WORK TO BE COMPLETED - Which lines below fall between the one containing "Reconstruct the object" and the one containing "wasm.setup();"? Repeat them exactly, counting both of those lines, and add nothing else.

* BEGIN DATA FOR THIS TASK *

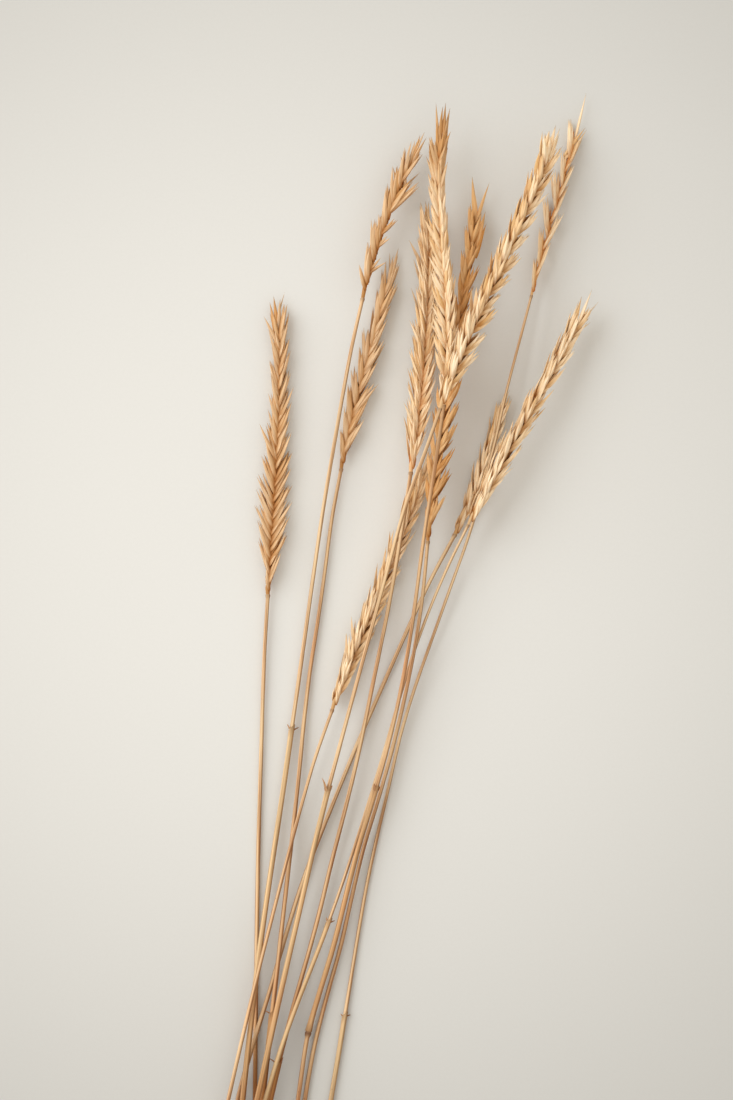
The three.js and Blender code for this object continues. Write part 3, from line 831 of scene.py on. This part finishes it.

* END DATA FOR THIS TASK *
* BEGIN DATA FOR THIS TASK *

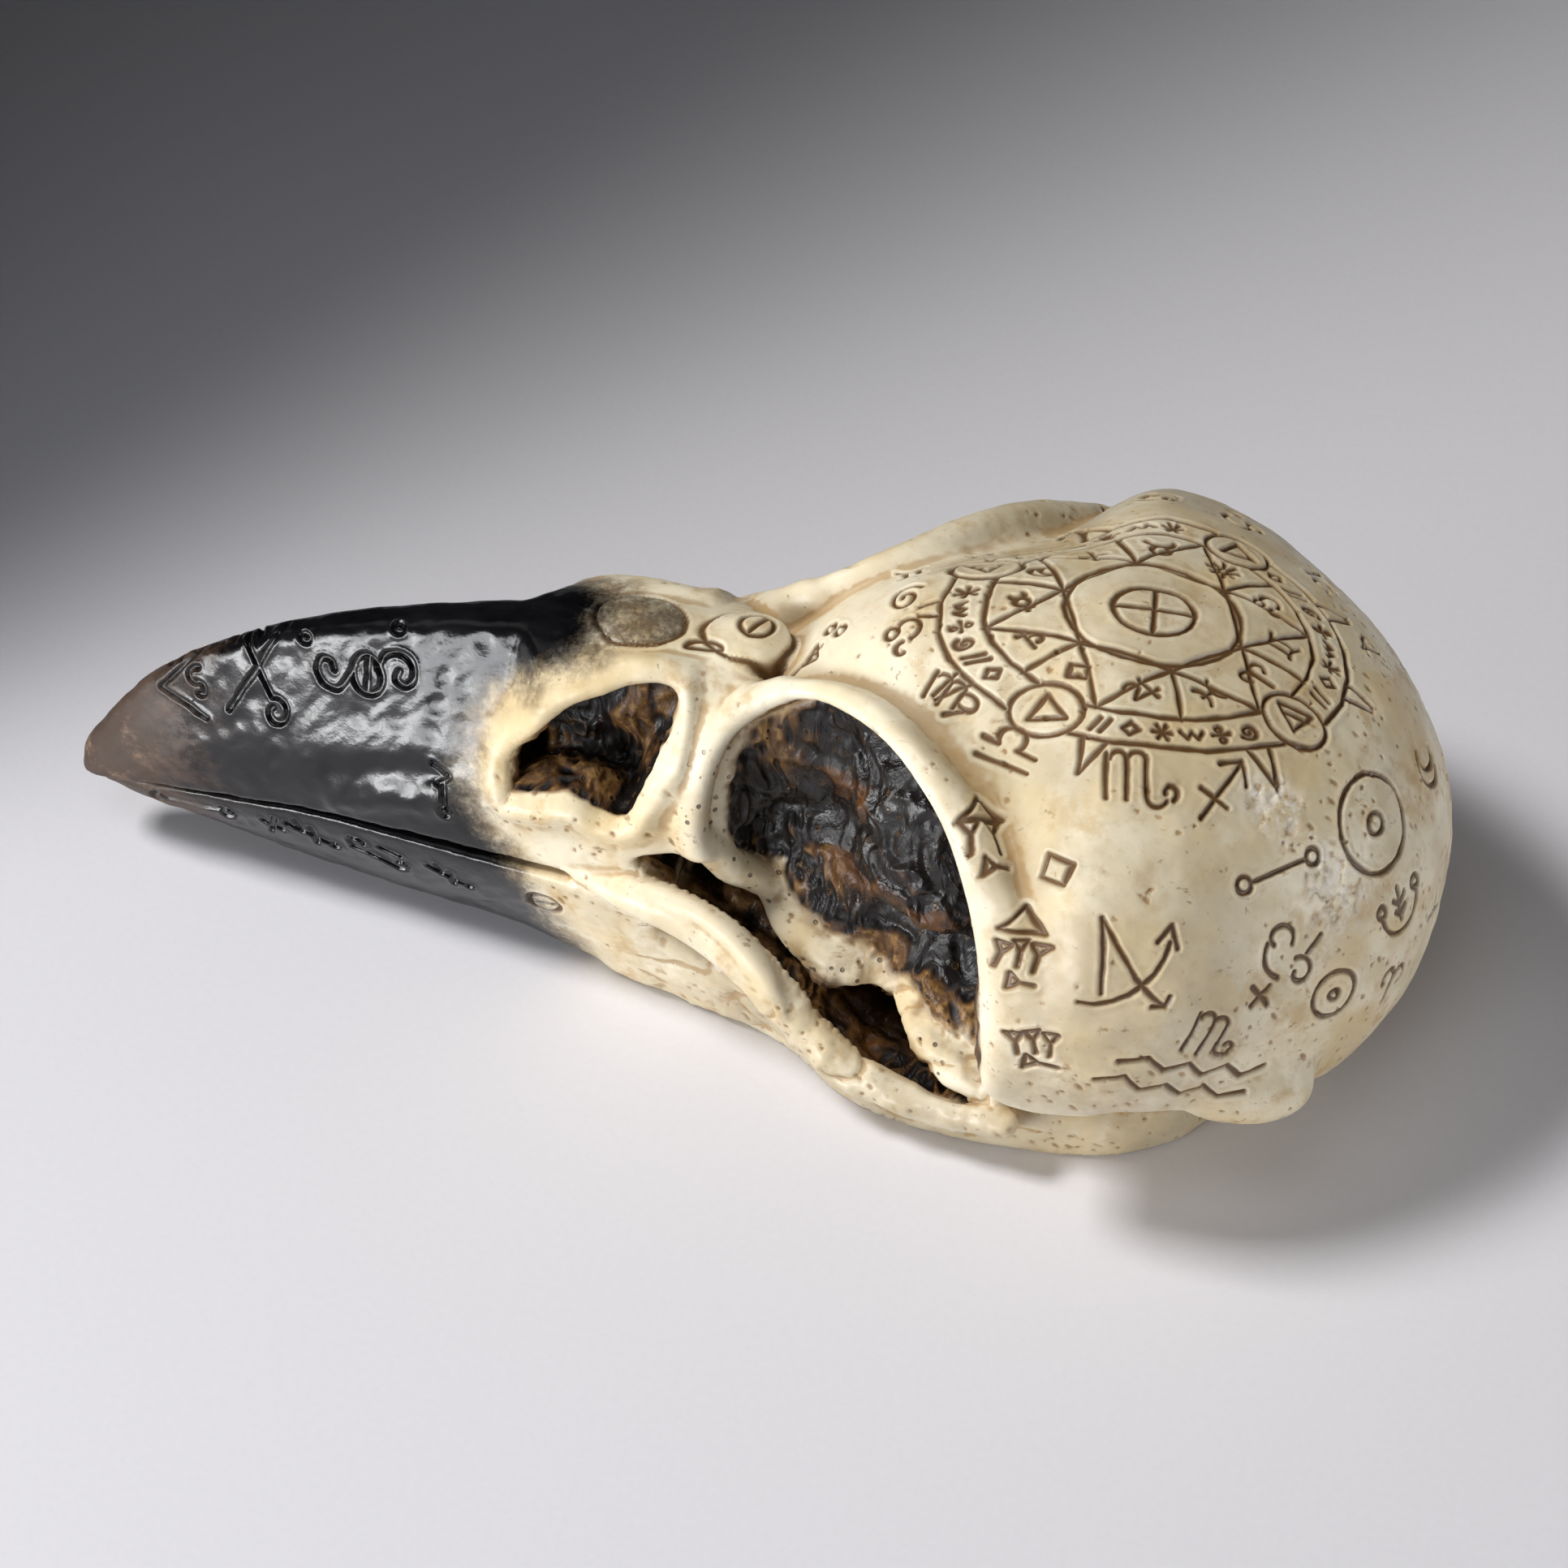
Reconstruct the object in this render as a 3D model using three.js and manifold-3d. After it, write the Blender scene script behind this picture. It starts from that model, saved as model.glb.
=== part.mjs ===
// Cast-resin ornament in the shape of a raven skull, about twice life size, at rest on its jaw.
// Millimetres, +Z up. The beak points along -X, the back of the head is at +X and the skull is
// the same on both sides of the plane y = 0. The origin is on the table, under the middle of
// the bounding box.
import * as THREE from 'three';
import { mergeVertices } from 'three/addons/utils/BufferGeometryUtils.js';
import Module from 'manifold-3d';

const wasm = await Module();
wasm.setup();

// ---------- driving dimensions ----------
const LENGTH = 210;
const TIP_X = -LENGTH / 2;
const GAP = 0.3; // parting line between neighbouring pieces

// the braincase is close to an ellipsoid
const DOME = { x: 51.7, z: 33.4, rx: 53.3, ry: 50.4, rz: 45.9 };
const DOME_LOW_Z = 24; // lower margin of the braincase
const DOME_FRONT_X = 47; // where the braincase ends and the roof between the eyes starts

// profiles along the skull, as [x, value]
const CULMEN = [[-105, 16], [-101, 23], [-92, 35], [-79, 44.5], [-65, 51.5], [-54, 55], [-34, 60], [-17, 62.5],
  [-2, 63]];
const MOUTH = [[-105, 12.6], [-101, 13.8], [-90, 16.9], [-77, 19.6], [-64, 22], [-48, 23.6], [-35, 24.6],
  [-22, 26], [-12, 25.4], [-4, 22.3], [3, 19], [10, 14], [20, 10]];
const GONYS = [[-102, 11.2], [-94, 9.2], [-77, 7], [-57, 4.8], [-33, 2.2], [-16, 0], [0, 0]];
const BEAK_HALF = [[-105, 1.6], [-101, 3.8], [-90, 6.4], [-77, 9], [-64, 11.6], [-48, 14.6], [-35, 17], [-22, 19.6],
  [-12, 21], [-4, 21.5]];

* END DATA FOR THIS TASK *

REPLY TO THE EXERCISE -
Reconstruct the object in this render as a 3D model using three.js and manifold-3d. After it, write the Blender scene script behind this picture. It starts from that model, saved as model.glb.
=== part.mjs ===
// Cast-resin ornament in the shape of a raven skull, about twice life size, at rest on its jaw.
// Millimetres, +Z up. The beak points along -X, the back of the head is at +X and the skull is
// the same on both sides of the plane y = 0. The origin is on the table, under the middle of
// the bounding box.
import * as THREE from 'three';
import { mergeVertices } from 'three/addons/utils/BufferGeometryUtils.js';
import Module from 'manifold-3d';

const wasm = await Module();
wasm.setup();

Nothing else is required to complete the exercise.